Directive >> Return only the lines running from the line with "const battenFront = boxDepth / 2 - wall;" down to the line with "bpy.data.objects.remove(obj)", both included, exactly as they appear.

Source data >>

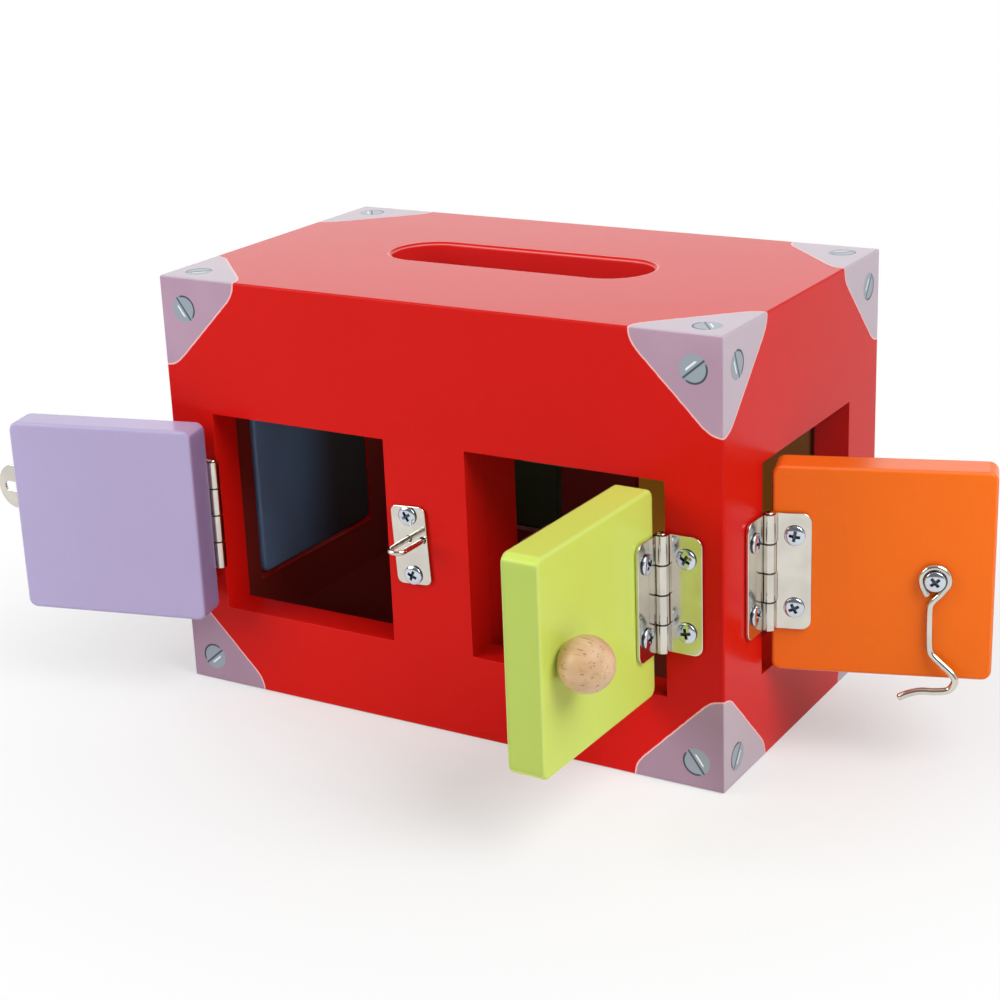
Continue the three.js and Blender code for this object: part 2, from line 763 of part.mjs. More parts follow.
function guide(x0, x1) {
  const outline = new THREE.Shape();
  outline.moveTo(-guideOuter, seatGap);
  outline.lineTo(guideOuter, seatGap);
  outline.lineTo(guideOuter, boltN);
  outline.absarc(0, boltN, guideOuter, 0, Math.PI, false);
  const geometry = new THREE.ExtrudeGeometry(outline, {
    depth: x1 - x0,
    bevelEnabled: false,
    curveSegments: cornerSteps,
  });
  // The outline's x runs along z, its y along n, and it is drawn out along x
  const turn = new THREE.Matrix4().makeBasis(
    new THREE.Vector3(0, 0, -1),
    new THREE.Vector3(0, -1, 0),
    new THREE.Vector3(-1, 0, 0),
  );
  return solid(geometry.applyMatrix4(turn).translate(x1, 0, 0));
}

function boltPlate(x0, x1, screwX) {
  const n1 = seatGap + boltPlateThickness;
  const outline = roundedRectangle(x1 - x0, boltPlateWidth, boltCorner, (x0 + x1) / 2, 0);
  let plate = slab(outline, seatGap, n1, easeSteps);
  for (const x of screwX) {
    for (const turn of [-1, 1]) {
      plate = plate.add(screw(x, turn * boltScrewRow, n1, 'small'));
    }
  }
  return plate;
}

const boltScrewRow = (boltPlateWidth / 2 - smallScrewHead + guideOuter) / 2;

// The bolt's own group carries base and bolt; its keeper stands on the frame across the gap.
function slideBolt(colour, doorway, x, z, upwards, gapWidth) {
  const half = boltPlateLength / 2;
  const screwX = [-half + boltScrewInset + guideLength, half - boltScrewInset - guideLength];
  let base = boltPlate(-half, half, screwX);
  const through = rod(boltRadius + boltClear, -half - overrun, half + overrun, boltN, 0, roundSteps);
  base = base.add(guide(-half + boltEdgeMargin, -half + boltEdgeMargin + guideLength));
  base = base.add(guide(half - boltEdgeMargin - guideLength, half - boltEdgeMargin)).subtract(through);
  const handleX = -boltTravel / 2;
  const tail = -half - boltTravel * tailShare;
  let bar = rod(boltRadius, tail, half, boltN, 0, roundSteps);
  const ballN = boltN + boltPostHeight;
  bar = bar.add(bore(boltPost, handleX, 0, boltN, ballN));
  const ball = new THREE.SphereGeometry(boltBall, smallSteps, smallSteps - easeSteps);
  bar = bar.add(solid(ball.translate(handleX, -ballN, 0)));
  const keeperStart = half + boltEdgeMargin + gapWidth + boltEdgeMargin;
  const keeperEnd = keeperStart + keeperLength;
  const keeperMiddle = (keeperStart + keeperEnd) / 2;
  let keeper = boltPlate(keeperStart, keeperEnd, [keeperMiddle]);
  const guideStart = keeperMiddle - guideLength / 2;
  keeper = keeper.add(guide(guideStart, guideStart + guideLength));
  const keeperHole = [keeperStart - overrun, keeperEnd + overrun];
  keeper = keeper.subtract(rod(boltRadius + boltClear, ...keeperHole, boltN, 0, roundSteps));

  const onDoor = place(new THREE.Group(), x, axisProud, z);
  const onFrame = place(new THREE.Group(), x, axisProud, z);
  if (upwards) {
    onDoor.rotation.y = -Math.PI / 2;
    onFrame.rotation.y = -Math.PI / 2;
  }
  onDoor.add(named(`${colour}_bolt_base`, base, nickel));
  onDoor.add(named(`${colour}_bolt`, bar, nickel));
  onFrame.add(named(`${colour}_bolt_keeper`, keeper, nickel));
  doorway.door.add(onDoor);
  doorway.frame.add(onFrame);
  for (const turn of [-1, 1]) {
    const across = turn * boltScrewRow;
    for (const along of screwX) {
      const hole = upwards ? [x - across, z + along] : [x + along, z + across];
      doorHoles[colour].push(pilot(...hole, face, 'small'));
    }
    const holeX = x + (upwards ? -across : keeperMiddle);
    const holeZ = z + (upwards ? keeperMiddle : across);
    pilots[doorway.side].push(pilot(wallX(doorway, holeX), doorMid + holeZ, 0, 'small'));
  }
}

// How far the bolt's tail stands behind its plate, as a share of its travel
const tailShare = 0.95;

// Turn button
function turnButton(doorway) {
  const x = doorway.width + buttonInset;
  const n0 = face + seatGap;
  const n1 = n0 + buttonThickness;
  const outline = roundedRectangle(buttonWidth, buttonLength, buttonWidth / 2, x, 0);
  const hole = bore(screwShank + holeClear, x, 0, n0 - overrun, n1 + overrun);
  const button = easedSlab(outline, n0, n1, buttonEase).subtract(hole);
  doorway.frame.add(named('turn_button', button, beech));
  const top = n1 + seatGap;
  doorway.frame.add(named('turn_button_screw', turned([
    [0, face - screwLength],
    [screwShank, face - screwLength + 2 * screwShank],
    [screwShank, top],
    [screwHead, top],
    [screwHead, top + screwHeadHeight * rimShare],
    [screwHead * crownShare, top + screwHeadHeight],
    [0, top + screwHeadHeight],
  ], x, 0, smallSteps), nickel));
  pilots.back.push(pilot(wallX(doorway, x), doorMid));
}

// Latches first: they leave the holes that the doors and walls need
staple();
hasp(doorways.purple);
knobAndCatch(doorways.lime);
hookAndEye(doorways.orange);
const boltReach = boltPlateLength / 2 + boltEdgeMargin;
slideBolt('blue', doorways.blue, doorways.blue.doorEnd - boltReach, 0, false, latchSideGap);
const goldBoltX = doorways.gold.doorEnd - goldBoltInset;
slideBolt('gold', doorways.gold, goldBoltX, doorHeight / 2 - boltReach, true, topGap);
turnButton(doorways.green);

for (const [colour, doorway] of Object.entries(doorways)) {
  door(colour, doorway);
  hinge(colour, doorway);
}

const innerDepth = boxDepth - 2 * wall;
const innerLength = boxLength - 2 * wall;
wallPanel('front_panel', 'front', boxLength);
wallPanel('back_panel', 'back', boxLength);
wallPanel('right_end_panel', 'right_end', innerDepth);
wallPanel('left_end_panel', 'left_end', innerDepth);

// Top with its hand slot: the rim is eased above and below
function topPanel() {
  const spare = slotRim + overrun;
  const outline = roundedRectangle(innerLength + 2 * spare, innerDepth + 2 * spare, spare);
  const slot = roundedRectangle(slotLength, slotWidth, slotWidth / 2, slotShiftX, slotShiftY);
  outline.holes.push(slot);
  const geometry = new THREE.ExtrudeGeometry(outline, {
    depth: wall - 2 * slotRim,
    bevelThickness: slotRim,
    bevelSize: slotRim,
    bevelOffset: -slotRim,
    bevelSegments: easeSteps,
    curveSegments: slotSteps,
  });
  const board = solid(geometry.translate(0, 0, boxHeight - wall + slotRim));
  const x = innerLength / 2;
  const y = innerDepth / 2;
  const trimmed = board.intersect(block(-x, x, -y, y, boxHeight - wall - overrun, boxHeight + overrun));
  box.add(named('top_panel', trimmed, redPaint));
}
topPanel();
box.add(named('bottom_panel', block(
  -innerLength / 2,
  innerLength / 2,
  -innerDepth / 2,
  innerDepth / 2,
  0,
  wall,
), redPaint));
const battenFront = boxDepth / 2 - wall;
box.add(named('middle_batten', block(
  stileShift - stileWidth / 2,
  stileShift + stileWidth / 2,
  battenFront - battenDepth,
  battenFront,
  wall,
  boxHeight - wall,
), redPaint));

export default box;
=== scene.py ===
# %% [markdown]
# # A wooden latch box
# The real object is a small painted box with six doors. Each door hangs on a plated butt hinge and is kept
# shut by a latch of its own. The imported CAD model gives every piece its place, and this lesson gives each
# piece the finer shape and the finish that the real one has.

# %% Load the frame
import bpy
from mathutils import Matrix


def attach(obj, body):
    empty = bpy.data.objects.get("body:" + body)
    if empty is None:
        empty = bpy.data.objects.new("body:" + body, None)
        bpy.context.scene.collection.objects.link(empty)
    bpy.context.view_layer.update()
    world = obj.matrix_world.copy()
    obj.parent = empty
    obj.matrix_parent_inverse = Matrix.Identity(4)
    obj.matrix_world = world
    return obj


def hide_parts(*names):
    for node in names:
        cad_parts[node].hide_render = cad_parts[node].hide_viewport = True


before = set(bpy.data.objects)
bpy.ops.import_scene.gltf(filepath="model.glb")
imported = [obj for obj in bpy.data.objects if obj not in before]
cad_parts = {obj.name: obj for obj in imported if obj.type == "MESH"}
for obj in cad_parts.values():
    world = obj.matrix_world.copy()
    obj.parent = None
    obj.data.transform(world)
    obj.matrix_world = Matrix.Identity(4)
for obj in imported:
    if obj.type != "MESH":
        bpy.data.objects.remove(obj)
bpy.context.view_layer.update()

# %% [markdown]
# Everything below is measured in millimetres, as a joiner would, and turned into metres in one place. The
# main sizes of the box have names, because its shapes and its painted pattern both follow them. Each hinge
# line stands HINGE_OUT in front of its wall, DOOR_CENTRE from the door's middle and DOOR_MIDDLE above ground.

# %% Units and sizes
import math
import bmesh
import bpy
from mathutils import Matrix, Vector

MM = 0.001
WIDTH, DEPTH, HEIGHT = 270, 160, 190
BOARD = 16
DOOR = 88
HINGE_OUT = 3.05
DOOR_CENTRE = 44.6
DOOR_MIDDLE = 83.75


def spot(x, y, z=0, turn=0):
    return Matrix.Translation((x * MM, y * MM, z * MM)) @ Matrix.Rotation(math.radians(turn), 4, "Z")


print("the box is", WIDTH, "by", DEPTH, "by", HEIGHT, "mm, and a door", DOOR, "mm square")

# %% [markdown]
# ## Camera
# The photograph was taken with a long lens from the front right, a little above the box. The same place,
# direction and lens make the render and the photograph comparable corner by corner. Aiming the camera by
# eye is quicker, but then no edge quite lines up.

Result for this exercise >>
const battenFront = boxDepth / 2 - wall;
box.add(named('middle_batten', block(
  stileShift - stileWidth / 2,
  stileShift + stileWidth / 2,
  battenFront - battenDepth,
  battenFront,
  wall,
  boxHeight - wall,
), redPaint));

export default box;
=== scene.py ===
# %% [markdown]
# # A wooden latch box
# The real object is a small painted box with six doors. Each door hangs on a plated butt hinge and is kept
# shut by a latch of its own. The imported CAD model gives every piece its place, and this lesson gives each
# piece the finer shape and the finish that the real one has.

# %% Load the frame
import bpy
from mathutils import Matrix


def attach(obj, body):
    empty = bpy.data.objects.get("body:" + body)
    if empty is None:
        empty = bpy.data.objects.new("body:" + body, None)
        bpy.context.scene.collection.objects.link(empty)
    bpy.context.view_layer.update()
    world = obj.matrix_world.copy()
    obj.parent = empty
    obj.matrix_parent_inverse = Matrix.Identity(4)
    obj.matrix_world = world
    return obj


def hide_parts(*names):
    for node in names:
        cad_parts[node].hide_render = cad_parts[node].hide_viewport = True


before = set(bpy.data.objects)
bpy.ops.import_scene.gltf(filepath="model.glb")
imported = [obj for obj in bpy.data.objects if obj not in before]
cad_parts = {obj.name: obj for obj in imported if obj.type == "MESH"}
for obj in cad_parts.values():
    world = obj.matrix_world.copy()
    obj.parent = None
    obj.data.transform(world)
    obj.matrix_world = Matrix.Identity(4)
for obj in imported:
    if obj.type != "MESH":
        bpy.data.objects.remove(obj)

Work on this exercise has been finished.